=== WHAT TO WORK ON ===
Reproduce all of the data exactly.

=== SOURCE DATA ===
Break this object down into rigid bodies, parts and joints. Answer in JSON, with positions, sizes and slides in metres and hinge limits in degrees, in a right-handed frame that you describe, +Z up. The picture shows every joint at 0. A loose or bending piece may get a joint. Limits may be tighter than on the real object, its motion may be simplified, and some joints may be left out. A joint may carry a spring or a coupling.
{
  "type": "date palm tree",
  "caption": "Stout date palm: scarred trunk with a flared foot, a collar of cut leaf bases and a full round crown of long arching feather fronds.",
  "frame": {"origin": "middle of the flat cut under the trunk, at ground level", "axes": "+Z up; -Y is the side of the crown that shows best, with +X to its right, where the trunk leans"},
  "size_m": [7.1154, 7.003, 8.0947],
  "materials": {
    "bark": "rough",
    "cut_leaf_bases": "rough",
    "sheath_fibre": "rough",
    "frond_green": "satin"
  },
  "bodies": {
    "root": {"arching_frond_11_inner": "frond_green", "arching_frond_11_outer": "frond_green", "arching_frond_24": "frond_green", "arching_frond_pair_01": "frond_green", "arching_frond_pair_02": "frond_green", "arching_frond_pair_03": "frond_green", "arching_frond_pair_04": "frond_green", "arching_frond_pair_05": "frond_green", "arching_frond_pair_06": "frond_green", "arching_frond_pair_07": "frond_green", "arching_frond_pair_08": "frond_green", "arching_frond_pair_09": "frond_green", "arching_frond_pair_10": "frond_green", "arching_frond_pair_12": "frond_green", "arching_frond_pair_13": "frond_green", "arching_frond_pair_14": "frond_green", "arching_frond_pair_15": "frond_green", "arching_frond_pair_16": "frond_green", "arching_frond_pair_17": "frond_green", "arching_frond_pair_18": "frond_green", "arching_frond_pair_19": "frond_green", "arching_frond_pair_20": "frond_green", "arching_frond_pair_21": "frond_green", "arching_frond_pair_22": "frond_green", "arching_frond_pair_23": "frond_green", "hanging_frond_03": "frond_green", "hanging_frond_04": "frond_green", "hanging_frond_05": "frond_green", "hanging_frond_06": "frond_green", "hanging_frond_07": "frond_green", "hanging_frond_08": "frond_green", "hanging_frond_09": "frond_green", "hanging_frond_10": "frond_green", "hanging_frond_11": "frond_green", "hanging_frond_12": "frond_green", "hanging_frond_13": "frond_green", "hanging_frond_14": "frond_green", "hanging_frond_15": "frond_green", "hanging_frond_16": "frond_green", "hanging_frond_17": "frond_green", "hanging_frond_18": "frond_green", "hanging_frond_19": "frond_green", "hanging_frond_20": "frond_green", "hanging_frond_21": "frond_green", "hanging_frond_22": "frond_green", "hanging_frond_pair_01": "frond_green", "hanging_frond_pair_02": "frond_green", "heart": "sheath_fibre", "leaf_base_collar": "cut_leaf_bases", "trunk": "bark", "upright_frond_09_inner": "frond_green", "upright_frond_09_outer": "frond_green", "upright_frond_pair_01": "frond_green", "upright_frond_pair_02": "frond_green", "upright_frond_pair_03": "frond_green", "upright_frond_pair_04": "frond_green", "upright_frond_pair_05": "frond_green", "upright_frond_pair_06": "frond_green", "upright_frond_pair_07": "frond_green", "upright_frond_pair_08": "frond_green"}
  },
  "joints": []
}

=== FINISHED TASK ===
Break this object down into rigid bodies, parts and joints. Answer in JSON, with positions, sizes and slides in metres and hinge limits in degrees, in a right-handed frame that you describe, +Z up. The picture shows every joint at 0. A loose or bending piece may get a joint. Limits may be tighter than on the real object, its motion may be simplified, and some joints may be left out. A joint may carry a spring or a coupling.
{
  "type": "date palm tree",
  "caption": "Stout date palm: scarred trunk with a flared foot, a collar of cut leaf bases and a full round crown of long arching feather fronds.",
  "frame": {"origin": "middle of the flat cut under the trunk, at ground level", "axes": "+Z up; -Y is the side of the crown that shows best, with +X to its right, where the trunk leans"},
  "size_m": [7.1154, 7.003, 8.0947],
  "materials": {
    "bark": "rough",
    "cut_leaf_bases": "rough",
    "sheath_fibre": "rough",
    "frond_green": "satin"
  },
  "bodies": {
    "root": {"arching_frond_11_inner": "frond_green", "arching_frond_11_outer": "frond_green", "arching_frond_24": "frond_green", "arching_frond_pair_01": "frond_green", "arching_frond_pair_02": "frond_green", "arching_frond_pair_03": "frond_green", "arching_frond_pair_04": "frond_green", "arching_frond_pair_05": "frond_green", "arching_frond_pair_06": "frond_green", "arching_frond_pair_07": "frond_green", "arching_frond_pair_08": "frond_green", "arching_frond_pair_09": "frond_green", "arching_frond_pair_10": "frond_green", "arching_frond_pair_12": "frond_green", "arching_frond_pair_13": "frond_green", "arching_frond_pair_14": "frond_green", "arching_frond_pair_15": "frond_green", "arching_frond_pair_16": "frond_green", "arching_frond_pair_17": "frond_green", "arching_frond_pair_18": "frond_green", "arching_frond_pair_19": "frond_green", "arching_frond_pair_20": "frond_green", "arching_frond_pair_21": "frond_green", "arching_frond_pair_22": "frond_green", "arching_frond_pair_23": "frond_green", "hanging_frond_03": "frond_green", "hanging_frond_04": "frond_green", "hanging_frond_05": "frond_green", "hanging_frond_06": "frond_green", "hanging_frond_07": "frond_green", "hanging_frond_08": "frond_green", "hanging_frond_09": "frond_green", "hanging_frond_10": "frond_green", "hanging_frond_11": "frond_green", "hanging_frond_12": "frond_green", "hanging_frond_13": "frond_green", "hanging_frond_14": "frond_green", "hanging_frond_15": "frond_green", "hanging_frond_16": "frond_green", "hanging_frond_17": "frond_green", "hanging_frond_18": "frond_green", "hanging_frond_19": "frond_green", "hanging_frond_20": "frond_green", "hanging_frond_21": "frond_green", "hanging_frond_22": "frond_green", "hanging_frond_pair_01": "frond_green", "hanging_frond_pair_02": "frond_green", "heart": "sheath_fibre", "leaf_base_collar": "cut_leaf_bases", "trunk": "bark", "upright_frond_09_inner": "frond_green", "upright_frond_09_outer": "frond_green", "upright_frond_pair_01": "frond_green", "upright_frond_pair_02": "frond_green", "upright_frond_pair_03": "frond_green", "upright_frond_pair_04": "frond_green", "upright_frond_pair_05": "frond_green", "upright_frond_pair_06": "frond_green", "upright_frond_pair_07": "frond_green", "upright_frond_pair_08": "frond_green"}
  },
  "joints": []
}